Далее юноши надеются на хорошее и льстят себя надеждой легко достигнуть многого и значительного, и прежде всего долгой жизни, так как у них в таком изобилии естественный жар, словно они способны вынести любой труд и в любое время. По этой же причине они обладают великодушным и благородным сердцем. Так как сила жара такова, что он устремляется вверх, случается отсюда, что они высокомерны и, согласно Флакку[84], не слушают тех, кто увещевает, оскорбляют других, а самих себя превозносят. Они ведь стремятся к превосходству, вследствие чего, желая казаться многознающими, они с легкостью раскрывают потаенное и в своем хвастовстве часто изобличаются как обманщики. Равным образом и из-за своей неопытности они, думая, что говорят истину, во многом заблуждаются. Но от этой тщеславной лжи их надо более всего удерживать. Во-первых, потому, что привыкшие лгать в юности, они и в зрелом возрасте сохраняют эту привычк у, а позорнее ее нет ничего. Затем потому, что ничто, пожалуй, так не оскорбляет старших, как ложь юношей, стремление недавно рожденных провести старых людей своими плутнями. Поэтому будет полезным посоветовать им говорить немного и редко и только тогда, когда их спрашивают. Ведь в пространной речи всегда найдется то, что можно опровергнуть. Конечно, можно допустить оплошность и в том и в другом, т. е. и в разговоре и в молчании. Значит, надежнее молчать, чем говорить, так как тот, кто в неподходящий момент молчит, виноват только в том, что молчит, в разговоре же случается ошибиться во многом.

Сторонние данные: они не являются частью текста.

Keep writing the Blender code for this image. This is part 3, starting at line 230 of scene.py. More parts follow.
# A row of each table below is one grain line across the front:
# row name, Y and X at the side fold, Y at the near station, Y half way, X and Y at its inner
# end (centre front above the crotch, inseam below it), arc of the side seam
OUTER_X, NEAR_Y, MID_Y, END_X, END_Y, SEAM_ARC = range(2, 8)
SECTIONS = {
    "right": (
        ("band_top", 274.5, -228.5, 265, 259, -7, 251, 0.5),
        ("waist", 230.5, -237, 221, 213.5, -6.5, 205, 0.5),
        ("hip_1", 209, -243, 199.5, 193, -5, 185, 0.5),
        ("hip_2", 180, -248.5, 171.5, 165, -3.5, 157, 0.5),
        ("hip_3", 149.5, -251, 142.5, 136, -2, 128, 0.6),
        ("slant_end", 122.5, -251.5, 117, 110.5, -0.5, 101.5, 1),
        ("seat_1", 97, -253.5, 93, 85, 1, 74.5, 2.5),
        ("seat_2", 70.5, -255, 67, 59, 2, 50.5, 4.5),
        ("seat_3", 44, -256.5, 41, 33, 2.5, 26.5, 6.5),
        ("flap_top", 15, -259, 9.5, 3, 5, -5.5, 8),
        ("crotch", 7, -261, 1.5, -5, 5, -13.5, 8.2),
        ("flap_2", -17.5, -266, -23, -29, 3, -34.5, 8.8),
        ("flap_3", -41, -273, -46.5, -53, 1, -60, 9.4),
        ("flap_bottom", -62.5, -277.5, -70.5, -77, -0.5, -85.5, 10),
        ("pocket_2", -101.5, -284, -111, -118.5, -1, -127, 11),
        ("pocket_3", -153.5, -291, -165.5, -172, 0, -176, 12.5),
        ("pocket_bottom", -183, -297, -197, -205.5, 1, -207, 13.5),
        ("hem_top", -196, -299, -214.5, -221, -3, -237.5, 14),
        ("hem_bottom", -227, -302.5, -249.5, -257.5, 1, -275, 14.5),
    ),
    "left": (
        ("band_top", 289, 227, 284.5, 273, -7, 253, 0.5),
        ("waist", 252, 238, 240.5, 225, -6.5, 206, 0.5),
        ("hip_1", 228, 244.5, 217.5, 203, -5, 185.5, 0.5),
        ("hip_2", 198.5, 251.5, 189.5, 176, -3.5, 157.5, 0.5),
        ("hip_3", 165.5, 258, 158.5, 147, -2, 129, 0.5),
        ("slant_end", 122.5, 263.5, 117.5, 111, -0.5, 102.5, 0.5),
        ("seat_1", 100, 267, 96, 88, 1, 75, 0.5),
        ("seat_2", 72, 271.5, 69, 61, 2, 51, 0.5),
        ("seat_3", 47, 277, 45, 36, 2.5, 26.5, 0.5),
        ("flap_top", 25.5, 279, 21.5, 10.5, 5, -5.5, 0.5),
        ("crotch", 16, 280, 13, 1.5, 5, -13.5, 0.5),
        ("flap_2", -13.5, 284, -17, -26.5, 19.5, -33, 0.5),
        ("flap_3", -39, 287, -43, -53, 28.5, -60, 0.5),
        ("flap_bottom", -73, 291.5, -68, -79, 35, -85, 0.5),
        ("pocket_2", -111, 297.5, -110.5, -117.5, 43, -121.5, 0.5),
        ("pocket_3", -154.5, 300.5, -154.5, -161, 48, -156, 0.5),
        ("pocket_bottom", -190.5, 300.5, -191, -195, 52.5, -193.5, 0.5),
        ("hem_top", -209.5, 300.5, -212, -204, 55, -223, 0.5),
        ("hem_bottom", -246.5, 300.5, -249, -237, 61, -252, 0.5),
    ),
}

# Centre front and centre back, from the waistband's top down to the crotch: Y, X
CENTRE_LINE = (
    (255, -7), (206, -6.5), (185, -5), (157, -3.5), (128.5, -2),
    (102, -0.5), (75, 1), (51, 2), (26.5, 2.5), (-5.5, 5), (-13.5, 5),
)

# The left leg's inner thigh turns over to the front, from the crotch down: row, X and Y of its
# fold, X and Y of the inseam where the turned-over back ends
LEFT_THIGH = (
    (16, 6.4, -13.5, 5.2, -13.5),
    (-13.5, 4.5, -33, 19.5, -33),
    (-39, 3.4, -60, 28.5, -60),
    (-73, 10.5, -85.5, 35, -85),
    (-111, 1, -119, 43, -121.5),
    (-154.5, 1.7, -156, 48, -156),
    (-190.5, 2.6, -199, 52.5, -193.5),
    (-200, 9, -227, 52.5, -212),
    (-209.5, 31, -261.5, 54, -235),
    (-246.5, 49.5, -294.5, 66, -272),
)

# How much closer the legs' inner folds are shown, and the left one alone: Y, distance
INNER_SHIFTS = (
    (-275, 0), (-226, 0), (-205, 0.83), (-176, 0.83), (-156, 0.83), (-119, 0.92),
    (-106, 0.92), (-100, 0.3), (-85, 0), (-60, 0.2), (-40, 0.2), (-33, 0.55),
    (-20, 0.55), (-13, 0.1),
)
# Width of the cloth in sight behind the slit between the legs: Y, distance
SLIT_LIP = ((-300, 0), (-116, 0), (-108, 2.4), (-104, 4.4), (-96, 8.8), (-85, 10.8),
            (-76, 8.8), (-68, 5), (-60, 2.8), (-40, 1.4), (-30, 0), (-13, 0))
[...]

Следует также позаботиться, чтобы юноши не приучались к мерзким, постыдным разговорам. Поистине, как сказал греческий поэт и повторил апостол Павел, «худые сообщества развращают добрые нравы»[85]. Но, согласно сказанному выше, юноши жаждут превосходства, поэтому они испытывают также стыд, боясь позора и тотчас же вспоминая о порицаниях родителей и учителя; в то же время, поскольку они неопытны, они считают, что их легко можно уличить во лжи.

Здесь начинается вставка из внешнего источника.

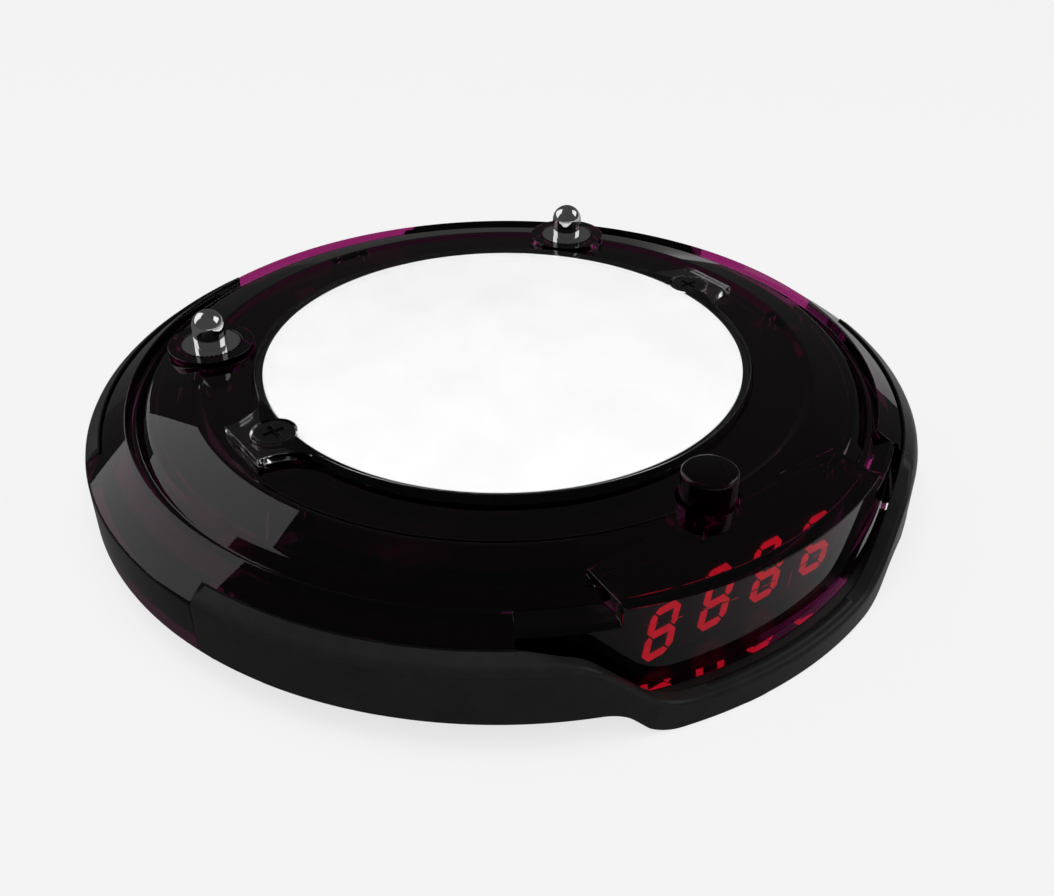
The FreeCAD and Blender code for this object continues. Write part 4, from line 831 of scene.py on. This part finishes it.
def make_floor():
    """A wide pale floor that keeps the pager's shadow. Clear parts see it pale, mirrors a little darker."""
    shape = bmesh.new()
    bmesh.ops.create_circle(shape, cap_ends=True, segments=96, radius=FLOOR_RADIUS)
    mesh = bpy.data.meshes.new("studio_floor")
    shape.to_mesh(mesh)
    shape.free()
    floor = bpy.data.objects.new("studio_floor", mesh)
    bpy.context.scene.collection.objects.link(floor)
    material, tree, output = new_finish("pale_floor")
    dull = tree.nodes.new("ShaderNodeBsdfDiffuse")
    dull.inputs["Color"].default_value = PALE
    bright = tree.nodes.new("ShaderNodeEmission")
    bright.inputs["Color"].default_value = PALE
    muted = tree.nodes.new("ShaderNodeEmission")
    place = tree.nodes.new("ShaderNodeTexCoord")
    parts = tree.nodes.new("ShaderNodeSeparateXYZ")
    forward = tree.nodes.new("ShaderNodeMath")
    forward.operation = "SUBTRACT"
    rise = tree.nodes.new("ShaderNodeMapRange")
    rise.interpolation_type = "SMOOTHSTEP"
    rise.inputs["From Min"].default_value, rise.inputs["From Max"].default_value = MIRRORED_STRETCH
    rise.inputs["To Min"].default_value, rise.inputs["To Max"].default_value = MIRRORED_BRIGHTNESS
    tree.links.new(place.outputs["Object"], parts.inputs["Vector"])
    tree.links.new(parts.outputs["X"], forward.inputs[0])
    tree.links.new(parts.outputs["Y"], forward.inputs[1])
    tree.links.new(forward.outputs["Value"], rise.inputs["Value"])
    tree.links.new(rise.outputs["Result"], muted.inputs["Strength"])
    path = tree.nodes.new("ShaderNodeLightPath")
    seen = tree.nodes.new("ShaderNodeMath")
    seen.operation = "MAXIMUM"
    share = tree.nodes.new("ShaderNodeMath")
    share.operation = "MULTIPLY"
    share.inputs[1].default_value = FLOOR_SHARE
    mix = tree.nodes.new("ShaderNodeMixShader")
    mirror_mix = tree.nodes.new("ShaderNodeMixShader")
    tree.links.new(path.outputs["Is Camera Ray"], seen.inputs[0])
    tree.links.new(path.outputs["Is Transmission Ray"], seen.inputs[1])
    tree.links.new(seen.outputs["Value"], share.inputs[0])
    tree.links.new(share.outputs["Value"], mix.inputs["Fac"])
    tree.links.new(dull.outputs["BSDF"], mix.inputs[1])
    tree.links.new(bright.outputs["Emission"], mix.inputs[2])
    tree.links.new(path.outputs["Is Glossy Ray"], mirror_mix.inputs["Fac"])
    tree.links.new(mix.outputs["Shader"], mirror_mix.inputs[1])
    tree.links.new(muted.outputs["Emission"], mirror_mix.inputs[2])
    tree.links.new(mirror_mix.outputs["Shader"], output.inputs["Surface"])
    mesh.materials.append(material)


def make_world():
    """Pale behind the floor for the camera, dim all round for mirrors, soft fill for dull surfaces."""
    world = bpy.data.worlds.new("studio")
    bpy.context.scene.world = world
    world.use_nodes = True
    tree = world.node_tree
    tree.nodes.clear()
    output = tree.nodes.new("ShaderNodeOutputWorld")
    path = tree.nodes.new("ShaderNodeLightPath")
    pale = tree.nodes.new("ShaderNodeBackground")
    pale.inputs["Color"].default_value = PALE
    dim = tree.nodes.new("ShaderNodeBackground")
    dim.inputs["Color"].default_value = DIM
    mix = tree.nodes.new("ShaderNodeMixShader")
    tree.links.new(path.outputs["Is Camera Ray"], mix.inputs["Fac"])
    tree.links.new(dim.outputs["Background"], mix.inputs[1])
    tree.links.new(pale.outputs["Background"], mix.inputs[2])
    tree.links.new(mix.outputs["Shader"], output.inputs["Surface"])


def make_lamp(name, place, target, width, height, power, mirrored):
    """A soft box that faces a point, seen in mirrors or not."""
    lamp = bpy.data.lights.new(name, "AREA")
    lamp.shape = "RECTANGLE"
    lamp.size = width
    lamp.size_y = height
    lamp.energy = power
    item = bpy.data.objects.new(name, lamp)
    bpy.context.scene.collection.objects.link(item)
    item.location = place
    item.rotation_mode = "QUATERNION"
    item.rotation_quaternion = (Vector(target) - Vector(place)).to_track_quat("-Z", "Y")
    item.visible_glossy = mirrored
    item.visible_transmission = mirrored


def make_lamps():
    """Two tall soft boxes that the housing mirrors, and a wide one above for the dull surfaces."""
    make_lamp(
        "left_box", at_angle(119.0, 1.0, 0.8245), at_angle(0.0, 0.0, 0.8245),
        width=1.03, height=1.267, power=4.0, mirrored=True)
    make_lamp(
        "right_box", at_angle(-20.0, 1.0, 0.85), at_angle(0.0, 0.0, 0.85),
        width=0.88, height=0.85, power=2.4, mirrored=True)
    make_lamp("top_box", (-0.3, -0.4, 1.6), (0, 0, 0), width=1.5, height=1.5, power=41.0, mirrored=False)


def make_camera():
    """The photo's view: its place, direction and slight roll, worked out from the rims' outlines."""
    lens = bpy.data.cameras.new("photo_camera")
    lens.sensor_fit = "HORIZONTAL"
    lens.sensor_width = 36.0
    lens.lens = 39.665
    lens.clip_start = 0.001
    lens.clip_end = 200.0
    camera = bpy.data.objects.new("photo_camera", lens)
    bpy.context.scene.collection.objects.link(camera)
    ahead = Vector((0.4953, 0.6654, -0.5585)).normalized()
    level = Vector((0.8022, -0.5971, 0.0)).normalized()
    above = level.cross(ahead)
    roll = math.radians(0.15)
    across = level * math.cos(roll) + above * math.sin(roll)
    upward = across.cross(ahead)
    turn = Matrix((across, upward, -ahead)).transposed()
    camera.rotation_mode = "QUATERNION"
    camera.rotation_quaternion = turn.to_quaternion()
    camera.location = Vector((-74.97, -105.82, 88.48)) * MM
    bpy.context.scene.camera = camera


make_floor()
make_world()
make_lamps()
make_camera()
bpy.context.scene.view_settings.view_transform = "Standard"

Юноши также слишком доверчивы. Ведь из-за недостатка опыта в делах они верят всему, что слышат. Они также легко меняют мнение, так как соки в их организме из-за роста тел находятся в движении и так как в изобилии жар, который производит это движение; душа же следует за строением тела. Поэтому как легко они желают того, чего им недостает, так, завладев этим, быстро удовлетворяются. Но более всего они следуют своим страстям и все делают пылко, поскольку их желания, возбуждаемые жаром, остры, а разум и благоразумие, которые могли бы их умерить, не имеют достаточной силы. Я же, соглашаясь с Сосией Теренция, считаю по справедливости, что самое полезное в жизни – все делать надлежащим образом и ничего слишком[86].

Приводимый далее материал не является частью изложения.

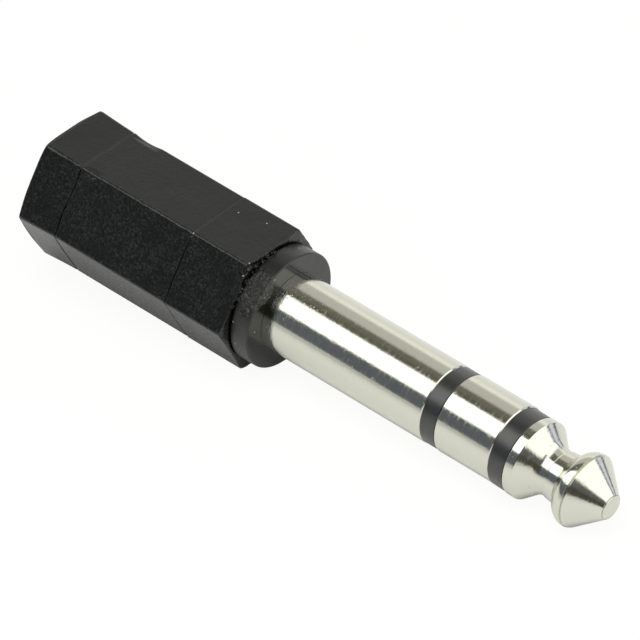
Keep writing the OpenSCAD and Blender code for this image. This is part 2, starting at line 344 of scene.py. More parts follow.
@dataclass(frozen=True)
class Fleck:
    """A pale fleck, at a place along the axis, a distance from it and an angle round it in degrees."""

    x: float
    radius: float
    angle: float
    core: float = 0.04
    rim: float = 0.08
    strength: float = 0.8
    colour: Colour = tone(205, 208, 196)

    def apply(self, surface: Surface) -> None:
        """Paint the fleck on a surface.

        Args:
            surface: The surface, which is changed.
        """
        graph = surface.graph
        centre = scaled(around(self.x, self.radius, self.angle), MM)
        away = graph.measure("DISTANCE", graph.place(), centre)
        share = (1 - away.ramp(self.core * MM, self.rim * MM)) * self.strength
        surface.colour = graph.blend(share, surface.colour, self.colour)


@dataclass(frozen=True)
class RoughSides:
    """Coarser, patchy grain on the two flats that face along a direction."""

    way: Triple
    start: float = 4.75
    fade: float = 0.2
    grain: float = 0.2
    peaks: tuple[float, float] = (0.42, 0.8)
    patch: float = 1.5
    patchy: tuple[float, float] = (0.25, 0.6)
    least: float = 0.4
    depth: float = 0.017
    polish: float = 0.025

    def apply(self, surface: Surface) -> None:
        """Roughen the two flats of a surface.

        Args:
            surface: The surface, which is changed.
        """
        graph = surface.graph
        along = abs(graph.measure("DOT_PRODUCT", graph.place(), self.way))
        rough = along.ramp(self.start * MM, (self.start + self.fade) * MM)
        uneven = graph.cloud(self.patch, 2).ramp(*self.patchy)
        peaks = graph.cloud(self.grain, 3).ramp(*self.peaks)
        height = peaks * rough * (self.least + uneven * (1 - self.least))
        surface.normal = graph.relief(height, self.depth, surface.normal)
        surface.roughness = surface.roughness - rough * self.polish


@dataclass(frozen=True)
class TornPatch:
    """A torn, paler patch with a wavering edge and crumbs on it."""

    centre: Triple
    reach: float = 1.5
    core: float = 0.75
    waver: float = 0.6
    waver_size: float = 0.5
    crumb_size: float = 0.2
    crumbs: tuple[float, float] = (0.45, 0.7)
    colour: Colour = tone(80, 78, 74)
    pale: float = 0.2
    pale_crumbs: float = 0.55
    matt: float = 0.1
    depth: float = 0.12

    def apply(self, surface: Surface) -> None:
        """Tear the patch out of a surface.

        Args:
            surface: The surface, which is changed.
        """
        graph = surface.graph
        away = graph.measure("DISTANCE", graph.place(), scaled(self.centre, MM))
        waver = (graph.cloud(self.waver_size, 2) - 0.5) * (self.waver * MM)
        torn = 1 - (away + waver).ramp(self.reach * self.core * MM, self.reach * MM)
        crumbs = graph.cloud(self.crumb_size, 3).ramp(*self.crumbs)
        paleness = torn * (self.pale + crumbs * self.pale_crumbs)
        surface.colour = graph.blend(paleness, surface.colour, self.colour)
        surface.roughness = surface.roughness + torn * self.matt
        surface.normal = graph.relief(crumbs * torn, self.depth, surface.normal)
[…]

Юноши также жалостливы и не злого нрава, так как по рождению они недавние и потому имеют богатую кровь; прочих они оценивают по себе и, поскольку сами они мало еще согрешили, думают, что и другие тоже и что страдают они несправедливо.

Более же всего они радуются дружбе и любят дружеские союзы, которые часто в один и тот же день заключают и расторгают.

Итак, согласно этим наблюдениям и следует строить обучение; при этом добрые нравы должны поощряться, дурные же – ослабляться или вообще выкорчевываться.

Хотя забота о юношах вверена во многом домашнему воспитанию, но некоторые вещи обычно определяют и законы, а должны, я бы, пожалуй, сказал, определять все. Ведь для государства важно, чтобы молодежь в обществе была добрых нравов, и если юношей обучать, сообразуясь с этим принципом, то это будет полезно для общества и будет благом для них самих[87].

Всего же более (чтобы специально сказать об этом) юношей следует удерживать от тех пороков, в которые они легко впадают по природе, из-за возраста. Ведь каждый возраст имеет свои пороки: юношеский возраст пылает страстью, средний тревожит честолюбие, старость истощают жадность и алчность; говорю об этом не потому, что не бывает исключений, но скорее оттого, что к этим порокам люди более склонны по возрасту[88].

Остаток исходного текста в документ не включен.